Na fuga ao "som das sirenes que cada vez tocavam por mais tempo" e ao barulho "dos bombardeamentos cada vez mais próximos", foi mais uma vez a voz do marido que a avisou do perigo: "a estrada onde estás vai ser bombardeada, volta para trás", dizia na mensagem que recebeu no telemóvel, reforçada com a foto de um caça a sobrevoar os céus daquela região.

Tatiana fez contas à vida, faltavam poucos quilómetros para a fronteira, e arriscou seguir em frente.

No sábado, depois de algumas horas na fila, entrou na Hungria, com destino a Budapeste, onde às 15:00 chegou o auxílio de duas amigas.

Mila Rostyerc, há 20 anos a viver em Caldas da Rainha, e a filha Viktoriya Ivasiv, a tirar doutoramento em Coimbra, desde o início do conflito ligavam diariamente à família na Ucrânia, a saber se estavam bem e a perguntar como podiam ajudar, deste lado da Europa.

"A minha avó é irmã da avó da Tatiana e quando nos disseram que ela estava a caminho da Hungria metemo-nos num avião para Budapeste e fomos buscá-la para ficar em nossa casa", contou Mila.

Às 15:00 de sábado saíram do avião e entraram no carro de Tatiana para mais dois dias de viagem, desta vez a quatro, num automóvel com matrícula ucraniana.

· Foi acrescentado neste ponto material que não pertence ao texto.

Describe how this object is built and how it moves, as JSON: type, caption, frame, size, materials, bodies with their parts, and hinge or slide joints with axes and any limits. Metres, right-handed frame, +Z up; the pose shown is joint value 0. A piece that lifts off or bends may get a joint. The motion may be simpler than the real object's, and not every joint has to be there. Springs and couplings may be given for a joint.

"Foi muito cansativo, só parámos uma horas para dormir e para comer, mas só temos a agradecer todo o apoio que recebemos nesta viagem", lembrou Mila, contando ainda que, em todas as fronteiras que pararam, a polícia assim que via que vinham da Ucrânia desejava boa viagem e aconselhava a que fossem "com calma".

Na estrada "muitos carros punham quatro piscas e deixavam passar", nas bombas de gasolina "as pessoas ofereciam chupa-chupas à menina" e por essa Europa fora não faltaram "palavras de boa sorte, disponibilidade para ajudar com indicações do caminho, perguntarem se queríamos comer, beber, ou aquecer leite para a menina", relatou.

"Não há palavras para descrever o quanto as pessoas foram impecáveis", salientou Mila.

Sobre quem ficou na Ucrânia, Tatiana descreveu o que continuam a fazer.

Em Ivano, os pais, com mais de 60 anos, "recusaram abandonar a cidade" e todos os dias abrem a loja que possuem há anos.

"Vão buscar pão, produtos essenciais que as pessoas precisam de comprar, garantir que não faltam velas e fósforos para levarem para os abrigos onde a população passa a maior parte das noites", explicou.

Os gémeos, de 14 anos, "querem combater, mesmo sendo tão novos". E o marido, entre combates, manda mensagens a pedir para, agora a salvo das bombas, não esquecer de dizer ao mundo a lista dos bens essenciais para quem está na guerra: botas, camuflados, sacos cama, coletes antibala, capacetes, ligaduras, medicamentos.

Já na lista do que precisa, Tatiana só inclui "tratar da documentação que já foi entregue no Serviço de Estrangeiros e Fronteiras de Santarém, uma creche para a menina e trabalho", para que a vida comece aos poucos a voltar à normalidade.

Ainda a adaptar-se à cidade onde chegou na segunda-feira, estranha "não ouvir sirenes, nem o barulho dos bombardeamentos".

Mas, cá como lá, continua a viver pendente das mensagens do marido e dos familiares, "só para dizerem que estão bem e que a casa não foi bombardeada".

Um dia, espera receber a mensagem mais ansiada: "que a guerra acabou" e que pode voltar a meter-se no carro com a Viktóriia "para ajudar a reconstruir o país" que agora deixou.